When Natasha and Clint arrive on Vormir, they soon find out that the only way to obtain and prove one’s worthiness for the soul stone is to sacrifice a person they love at the stone’s altar. One of them will have to sacrifice themselves for the other to obtain the soul stone.
“Natasha, you know what I’ve done,” Barton tells Romanoff, attempting to convince her to let him sacrifice himself. “You know what I’ve become.” “I don’t judge people on their worst mistakes,” Romanoff assures him. “Maybe you should.”“You didn’t,” she reminds the guilt-ridden Barton. Hawkeye pins her to the ground and stifles her attempt to throw herself off the Soul Stone’s altar, but Natasha’s resolve overcomes his. Romanoff seizes the moment as an opportunity to make the tumults of her life purposeful, and shoots Barton with an electric shot.

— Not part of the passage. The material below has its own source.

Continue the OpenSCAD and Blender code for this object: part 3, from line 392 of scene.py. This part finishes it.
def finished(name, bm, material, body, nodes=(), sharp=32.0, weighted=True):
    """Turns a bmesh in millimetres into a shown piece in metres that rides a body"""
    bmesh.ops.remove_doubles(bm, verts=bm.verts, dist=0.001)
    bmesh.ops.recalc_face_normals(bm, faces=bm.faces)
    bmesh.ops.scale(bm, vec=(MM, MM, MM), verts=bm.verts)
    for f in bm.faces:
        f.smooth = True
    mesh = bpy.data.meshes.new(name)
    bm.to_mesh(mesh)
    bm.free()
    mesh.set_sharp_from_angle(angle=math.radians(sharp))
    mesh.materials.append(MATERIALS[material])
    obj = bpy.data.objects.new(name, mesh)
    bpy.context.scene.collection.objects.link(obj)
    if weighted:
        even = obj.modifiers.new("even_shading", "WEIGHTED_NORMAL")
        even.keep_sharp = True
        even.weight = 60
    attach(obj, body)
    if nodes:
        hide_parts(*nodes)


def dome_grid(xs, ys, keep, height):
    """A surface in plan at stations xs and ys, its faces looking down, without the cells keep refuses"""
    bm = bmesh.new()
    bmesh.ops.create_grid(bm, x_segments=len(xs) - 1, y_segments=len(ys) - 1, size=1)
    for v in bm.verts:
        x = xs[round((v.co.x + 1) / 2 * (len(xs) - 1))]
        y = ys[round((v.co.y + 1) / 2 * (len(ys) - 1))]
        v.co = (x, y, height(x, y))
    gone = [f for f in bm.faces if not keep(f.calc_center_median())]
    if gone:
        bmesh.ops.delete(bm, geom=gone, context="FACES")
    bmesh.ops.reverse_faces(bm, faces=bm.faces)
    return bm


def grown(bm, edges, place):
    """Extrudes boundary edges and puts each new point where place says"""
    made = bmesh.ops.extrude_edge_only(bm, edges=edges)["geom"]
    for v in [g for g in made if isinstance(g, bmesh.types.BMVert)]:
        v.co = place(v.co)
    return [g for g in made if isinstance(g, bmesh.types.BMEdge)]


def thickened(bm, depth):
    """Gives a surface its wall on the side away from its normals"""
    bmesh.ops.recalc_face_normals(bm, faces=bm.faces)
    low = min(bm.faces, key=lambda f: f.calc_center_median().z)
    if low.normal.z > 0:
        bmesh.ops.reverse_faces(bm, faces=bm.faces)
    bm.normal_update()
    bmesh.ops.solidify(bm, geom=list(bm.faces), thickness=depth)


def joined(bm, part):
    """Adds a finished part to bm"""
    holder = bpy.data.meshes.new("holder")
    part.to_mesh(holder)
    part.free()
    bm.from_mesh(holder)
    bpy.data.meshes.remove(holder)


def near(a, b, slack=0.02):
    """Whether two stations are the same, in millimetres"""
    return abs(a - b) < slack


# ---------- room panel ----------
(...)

Her sprint to the altar’s edge is stopped by an explosive arrow Hawkeye shoots to Widow’s left, knocking her off her feet. When it looks as if Hawkeye will win the self-sacrificial battle, Widow jumps behind Barton and tethers him to the side of the cliff with one of his own arrows.
Black Widow and Hawkeye’s fight to sacrifice self before the other is a visible representation of “outdoing one another in love.” However, Hawkeye reveals the motivation for giving himself up for the stone is an opportunity to escape from self-guilt, failure, and shame. Black Widow’s motivation, though, is steeped in purpose and assurance. “Let me go,” she begs Barton as they both dangle from the side of the altar, sure of her decision.

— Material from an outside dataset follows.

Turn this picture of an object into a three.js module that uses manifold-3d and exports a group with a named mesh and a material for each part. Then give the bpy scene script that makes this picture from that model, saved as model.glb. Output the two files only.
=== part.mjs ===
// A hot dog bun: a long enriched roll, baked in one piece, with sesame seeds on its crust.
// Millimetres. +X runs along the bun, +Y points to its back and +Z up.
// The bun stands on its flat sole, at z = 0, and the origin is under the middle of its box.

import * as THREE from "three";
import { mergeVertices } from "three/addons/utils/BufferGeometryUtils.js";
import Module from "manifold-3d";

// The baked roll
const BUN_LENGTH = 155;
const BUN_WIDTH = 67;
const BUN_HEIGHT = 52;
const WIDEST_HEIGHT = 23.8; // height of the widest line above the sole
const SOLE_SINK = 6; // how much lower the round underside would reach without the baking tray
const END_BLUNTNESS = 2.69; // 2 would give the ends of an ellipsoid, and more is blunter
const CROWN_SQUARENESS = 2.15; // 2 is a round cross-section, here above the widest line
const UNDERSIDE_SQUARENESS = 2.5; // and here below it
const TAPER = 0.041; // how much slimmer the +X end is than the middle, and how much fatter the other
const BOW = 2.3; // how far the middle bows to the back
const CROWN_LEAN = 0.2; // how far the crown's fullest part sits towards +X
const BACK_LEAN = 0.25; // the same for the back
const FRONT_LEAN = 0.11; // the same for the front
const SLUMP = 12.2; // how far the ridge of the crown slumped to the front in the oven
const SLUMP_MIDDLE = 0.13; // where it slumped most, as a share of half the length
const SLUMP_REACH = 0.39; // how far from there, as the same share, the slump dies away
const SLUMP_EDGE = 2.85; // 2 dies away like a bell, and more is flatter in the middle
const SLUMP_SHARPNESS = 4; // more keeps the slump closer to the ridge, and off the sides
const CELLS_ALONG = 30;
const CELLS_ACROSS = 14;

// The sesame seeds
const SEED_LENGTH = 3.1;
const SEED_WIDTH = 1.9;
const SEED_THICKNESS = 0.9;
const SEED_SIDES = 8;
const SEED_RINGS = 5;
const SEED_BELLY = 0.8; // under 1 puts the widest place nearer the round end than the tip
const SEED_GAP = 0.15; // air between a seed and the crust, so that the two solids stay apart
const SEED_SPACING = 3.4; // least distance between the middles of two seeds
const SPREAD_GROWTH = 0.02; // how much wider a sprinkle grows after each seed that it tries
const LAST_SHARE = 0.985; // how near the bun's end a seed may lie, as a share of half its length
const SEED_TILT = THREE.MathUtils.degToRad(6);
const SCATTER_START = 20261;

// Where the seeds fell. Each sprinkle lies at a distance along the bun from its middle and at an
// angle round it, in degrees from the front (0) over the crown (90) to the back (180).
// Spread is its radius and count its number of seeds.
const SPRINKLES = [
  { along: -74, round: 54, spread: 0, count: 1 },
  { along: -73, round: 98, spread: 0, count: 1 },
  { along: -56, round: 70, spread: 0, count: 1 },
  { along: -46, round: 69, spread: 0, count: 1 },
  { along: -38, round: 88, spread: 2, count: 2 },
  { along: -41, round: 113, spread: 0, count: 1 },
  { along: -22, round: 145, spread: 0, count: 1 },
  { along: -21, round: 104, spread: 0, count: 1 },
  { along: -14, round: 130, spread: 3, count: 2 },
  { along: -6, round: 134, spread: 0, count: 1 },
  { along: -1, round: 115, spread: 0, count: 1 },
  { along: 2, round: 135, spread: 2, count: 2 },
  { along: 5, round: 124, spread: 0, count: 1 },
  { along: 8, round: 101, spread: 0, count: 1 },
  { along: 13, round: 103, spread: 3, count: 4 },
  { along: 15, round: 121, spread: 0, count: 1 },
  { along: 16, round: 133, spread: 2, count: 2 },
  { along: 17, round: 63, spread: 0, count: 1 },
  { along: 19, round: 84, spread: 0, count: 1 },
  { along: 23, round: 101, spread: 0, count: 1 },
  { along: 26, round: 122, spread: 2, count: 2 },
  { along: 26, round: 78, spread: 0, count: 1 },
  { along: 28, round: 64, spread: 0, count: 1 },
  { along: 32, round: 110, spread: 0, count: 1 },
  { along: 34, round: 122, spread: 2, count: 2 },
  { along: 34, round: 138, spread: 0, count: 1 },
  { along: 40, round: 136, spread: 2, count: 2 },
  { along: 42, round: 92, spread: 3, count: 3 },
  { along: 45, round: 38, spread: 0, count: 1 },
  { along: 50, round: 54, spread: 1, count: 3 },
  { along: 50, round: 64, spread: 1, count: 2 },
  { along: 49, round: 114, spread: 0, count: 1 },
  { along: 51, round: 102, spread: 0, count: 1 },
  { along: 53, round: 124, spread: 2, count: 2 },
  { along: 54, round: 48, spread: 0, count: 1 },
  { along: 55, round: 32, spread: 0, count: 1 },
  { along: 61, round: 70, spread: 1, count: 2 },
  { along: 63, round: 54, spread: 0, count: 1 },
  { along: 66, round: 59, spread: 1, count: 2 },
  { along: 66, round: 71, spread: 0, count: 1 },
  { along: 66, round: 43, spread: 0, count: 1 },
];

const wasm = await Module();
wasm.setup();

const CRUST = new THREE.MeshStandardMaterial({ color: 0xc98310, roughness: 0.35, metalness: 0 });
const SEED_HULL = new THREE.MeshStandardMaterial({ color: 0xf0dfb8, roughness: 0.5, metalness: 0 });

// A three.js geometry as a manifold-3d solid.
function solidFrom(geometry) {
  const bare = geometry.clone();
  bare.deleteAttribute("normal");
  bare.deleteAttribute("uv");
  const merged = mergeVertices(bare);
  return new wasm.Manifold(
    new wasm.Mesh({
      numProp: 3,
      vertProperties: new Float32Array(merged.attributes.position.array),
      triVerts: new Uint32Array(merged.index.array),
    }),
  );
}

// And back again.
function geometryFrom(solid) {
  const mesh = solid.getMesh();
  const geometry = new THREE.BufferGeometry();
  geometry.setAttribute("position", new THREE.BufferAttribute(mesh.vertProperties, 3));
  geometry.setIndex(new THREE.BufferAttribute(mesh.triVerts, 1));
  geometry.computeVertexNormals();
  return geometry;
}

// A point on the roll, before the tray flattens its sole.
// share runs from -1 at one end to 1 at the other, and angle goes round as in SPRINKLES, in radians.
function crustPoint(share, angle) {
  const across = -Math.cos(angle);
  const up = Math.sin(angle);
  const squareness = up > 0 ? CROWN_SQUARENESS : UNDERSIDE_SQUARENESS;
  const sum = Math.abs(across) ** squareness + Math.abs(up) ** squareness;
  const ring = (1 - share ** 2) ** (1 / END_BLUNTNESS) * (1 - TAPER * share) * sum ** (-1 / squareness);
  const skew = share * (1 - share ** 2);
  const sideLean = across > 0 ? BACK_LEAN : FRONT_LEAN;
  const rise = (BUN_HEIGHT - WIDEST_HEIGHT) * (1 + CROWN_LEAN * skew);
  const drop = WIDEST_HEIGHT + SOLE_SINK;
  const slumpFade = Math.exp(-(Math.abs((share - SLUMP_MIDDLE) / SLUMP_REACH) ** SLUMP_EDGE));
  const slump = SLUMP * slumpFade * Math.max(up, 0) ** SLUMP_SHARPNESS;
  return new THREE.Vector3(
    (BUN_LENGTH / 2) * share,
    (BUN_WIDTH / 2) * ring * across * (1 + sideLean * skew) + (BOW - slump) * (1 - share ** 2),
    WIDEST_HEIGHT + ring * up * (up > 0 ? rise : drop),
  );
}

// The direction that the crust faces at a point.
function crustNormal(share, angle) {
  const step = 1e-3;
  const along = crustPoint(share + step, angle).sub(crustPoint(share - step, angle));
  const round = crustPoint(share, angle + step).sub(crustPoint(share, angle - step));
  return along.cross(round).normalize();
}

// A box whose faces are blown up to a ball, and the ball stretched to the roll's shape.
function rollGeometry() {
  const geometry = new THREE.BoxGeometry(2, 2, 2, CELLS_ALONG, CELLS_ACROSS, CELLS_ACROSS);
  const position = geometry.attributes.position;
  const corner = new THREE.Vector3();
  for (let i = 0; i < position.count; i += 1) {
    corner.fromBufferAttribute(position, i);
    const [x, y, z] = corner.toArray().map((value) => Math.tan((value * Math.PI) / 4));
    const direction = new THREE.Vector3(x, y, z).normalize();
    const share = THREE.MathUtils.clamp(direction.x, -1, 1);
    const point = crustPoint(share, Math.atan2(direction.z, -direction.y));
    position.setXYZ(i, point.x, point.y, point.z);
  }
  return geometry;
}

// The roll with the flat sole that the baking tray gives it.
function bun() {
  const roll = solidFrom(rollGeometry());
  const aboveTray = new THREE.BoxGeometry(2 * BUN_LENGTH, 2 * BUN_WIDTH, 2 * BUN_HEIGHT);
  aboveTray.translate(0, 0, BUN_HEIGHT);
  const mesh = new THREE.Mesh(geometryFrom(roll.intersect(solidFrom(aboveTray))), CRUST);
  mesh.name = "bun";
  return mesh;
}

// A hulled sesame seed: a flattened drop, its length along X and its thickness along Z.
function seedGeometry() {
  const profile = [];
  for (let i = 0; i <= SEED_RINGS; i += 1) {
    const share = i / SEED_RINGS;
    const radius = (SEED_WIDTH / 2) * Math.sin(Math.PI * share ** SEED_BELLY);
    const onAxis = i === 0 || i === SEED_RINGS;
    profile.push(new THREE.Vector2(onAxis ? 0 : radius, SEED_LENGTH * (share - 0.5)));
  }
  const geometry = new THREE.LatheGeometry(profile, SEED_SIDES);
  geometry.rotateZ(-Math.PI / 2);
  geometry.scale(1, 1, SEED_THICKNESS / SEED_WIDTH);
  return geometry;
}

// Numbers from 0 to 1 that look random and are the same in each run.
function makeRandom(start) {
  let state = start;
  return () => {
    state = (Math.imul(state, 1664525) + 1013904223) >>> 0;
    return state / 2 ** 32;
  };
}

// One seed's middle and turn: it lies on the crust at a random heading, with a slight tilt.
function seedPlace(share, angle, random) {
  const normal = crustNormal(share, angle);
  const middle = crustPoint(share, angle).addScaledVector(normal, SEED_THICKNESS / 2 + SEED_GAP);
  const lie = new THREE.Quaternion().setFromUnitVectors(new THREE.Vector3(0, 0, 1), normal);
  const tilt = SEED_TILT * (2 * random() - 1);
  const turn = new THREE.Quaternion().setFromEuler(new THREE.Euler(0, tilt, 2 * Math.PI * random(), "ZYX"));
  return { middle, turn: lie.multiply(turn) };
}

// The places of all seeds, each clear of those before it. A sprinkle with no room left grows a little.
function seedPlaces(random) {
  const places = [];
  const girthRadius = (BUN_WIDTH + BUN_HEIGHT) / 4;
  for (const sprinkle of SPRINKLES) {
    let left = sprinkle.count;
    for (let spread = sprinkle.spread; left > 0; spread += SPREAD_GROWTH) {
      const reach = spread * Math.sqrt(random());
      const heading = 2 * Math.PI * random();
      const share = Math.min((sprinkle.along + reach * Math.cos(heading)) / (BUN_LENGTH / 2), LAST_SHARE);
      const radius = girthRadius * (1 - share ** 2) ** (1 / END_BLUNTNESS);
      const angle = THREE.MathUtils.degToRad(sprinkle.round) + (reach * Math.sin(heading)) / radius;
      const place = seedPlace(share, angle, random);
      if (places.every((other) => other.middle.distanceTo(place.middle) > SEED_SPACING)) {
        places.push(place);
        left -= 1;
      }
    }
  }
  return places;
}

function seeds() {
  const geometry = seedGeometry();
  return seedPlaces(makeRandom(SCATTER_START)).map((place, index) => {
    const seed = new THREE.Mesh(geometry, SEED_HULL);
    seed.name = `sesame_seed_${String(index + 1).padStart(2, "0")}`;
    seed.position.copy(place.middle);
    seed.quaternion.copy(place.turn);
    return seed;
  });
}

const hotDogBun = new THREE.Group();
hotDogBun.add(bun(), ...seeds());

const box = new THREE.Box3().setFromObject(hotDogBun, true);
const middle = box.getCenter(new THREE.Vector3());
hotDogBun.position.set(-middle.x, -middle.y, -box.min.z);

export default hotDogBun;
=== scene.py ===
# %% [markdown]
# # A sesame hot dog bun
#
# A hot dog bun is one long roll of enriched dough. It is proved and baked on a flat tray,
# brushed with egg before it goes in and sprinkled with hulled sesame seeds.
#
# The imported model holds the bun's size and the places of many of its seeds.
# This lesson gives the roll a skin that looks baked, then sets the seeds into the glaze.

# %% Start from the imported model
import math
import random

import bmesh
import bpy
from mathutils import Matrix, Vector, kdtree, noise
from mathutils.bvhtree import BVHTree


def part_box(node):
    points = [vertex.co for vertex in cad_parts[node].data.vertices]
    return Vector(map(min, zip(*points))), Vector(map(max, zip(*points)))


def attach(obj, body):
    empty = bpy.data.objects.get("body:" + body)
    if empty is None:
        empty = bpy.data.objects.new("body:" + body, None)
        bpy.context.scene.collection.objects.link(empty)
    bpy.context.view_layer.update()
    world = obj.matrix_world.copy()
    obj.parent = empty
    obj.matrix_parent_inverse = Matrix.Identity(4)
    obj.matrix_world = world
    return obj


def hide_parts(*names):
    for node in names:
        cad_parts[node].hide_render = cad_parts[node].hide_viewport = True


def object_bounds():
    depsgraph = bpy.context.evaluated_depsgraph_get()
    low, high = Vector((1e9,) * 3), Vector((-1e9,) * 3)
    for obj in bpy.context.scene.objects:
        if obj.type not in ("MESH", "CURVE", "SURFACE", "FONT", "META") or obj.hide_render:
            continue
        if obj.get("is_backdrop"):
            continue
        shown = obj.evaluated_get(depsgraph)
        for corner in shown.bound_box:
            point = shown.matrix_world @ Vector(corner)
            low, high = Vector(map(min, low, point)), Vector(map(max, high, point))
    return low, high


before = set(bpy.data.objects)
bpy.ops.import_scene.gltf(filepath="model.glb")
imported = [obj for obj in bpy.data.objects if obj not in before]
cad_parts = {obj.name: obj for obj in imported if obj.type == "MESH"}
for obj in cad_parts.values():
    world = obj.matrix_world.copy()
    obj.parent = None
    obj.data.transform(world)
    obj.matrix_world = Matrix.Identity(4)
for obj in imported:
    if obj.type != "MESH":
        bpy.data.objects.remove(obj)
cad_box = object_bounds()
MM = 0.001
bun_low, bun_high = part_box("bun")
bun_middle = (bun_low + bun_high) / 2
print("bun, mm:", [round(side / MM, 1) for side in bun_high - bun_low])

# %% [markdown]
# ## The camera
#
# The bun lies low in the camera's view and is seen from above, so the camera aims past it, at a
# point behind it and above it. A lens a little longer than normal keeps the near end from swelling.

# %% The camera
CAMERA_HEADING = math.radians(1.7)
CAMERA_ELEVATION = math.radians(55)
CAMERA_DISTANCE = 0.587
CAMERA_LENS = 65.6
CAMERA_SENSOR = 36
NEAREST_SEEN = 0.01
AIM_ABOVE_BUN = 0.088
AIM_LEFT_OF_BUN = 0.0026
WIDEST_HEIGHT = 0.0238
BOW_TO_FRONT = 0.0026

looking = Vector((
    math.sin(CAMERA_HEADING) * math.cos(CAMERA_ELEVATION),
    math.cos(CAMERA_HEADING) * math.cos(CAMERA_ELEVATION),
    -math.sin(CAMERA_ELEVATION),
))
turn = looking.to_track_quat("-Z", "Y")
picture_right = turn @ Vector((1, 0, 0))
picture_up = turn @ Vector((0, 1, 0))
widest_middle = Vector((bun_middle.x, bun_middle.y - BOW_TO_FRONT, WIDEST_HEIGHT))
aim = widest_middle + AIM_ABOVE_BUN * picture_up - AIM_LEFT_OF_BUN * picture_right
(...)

Romanoff experienced the grace of second-chances and friendships. True recompense requires sacrifice emptied of self-gratification. I believe it is for this reason that Natasha’s determination, coupled with Black Widow’s superhero skillset, is able to outmaneuver Hawkeye for the determining self-offering for the soul stone.
The battle between Hawkeye and Black Widow—Clint Barton and Natasha Romanoff—is unlike any fight in Avengers Endgame. It does not share the herculean nature of the final Endgame scene, but it is perhaps the most emotionally charged showdown of the entire “Infinity Saga”. Their fight embodies Christ’s words better than any other Avenger showdown: “Greater love has no one than this, that someone lay down his life for his friends.” As they fight each other to take the irreversible leap of death so the other can take the soul stone back to the Avengers, only Natasha Romanoff, the Black Widow, is the suitable victor.
Her purpose-driven sacrifice is a representative microcosm of what it means to be an Avenger in the super-hero sense. But even closer to reality, Black Widow’s understanding of the gift of family enables her to use her abilities, skills, and talents to put herself in harm’s way, even offering the ultimate price of her life, so that others may live—especially her family. Because, for Natasha Romanoff, “Staying together is more important than how we stay together.” Hawkeye couldn’t comprehend this the way Black Widow ultimately lived it, which is also why she is the one who ultimately could die for it.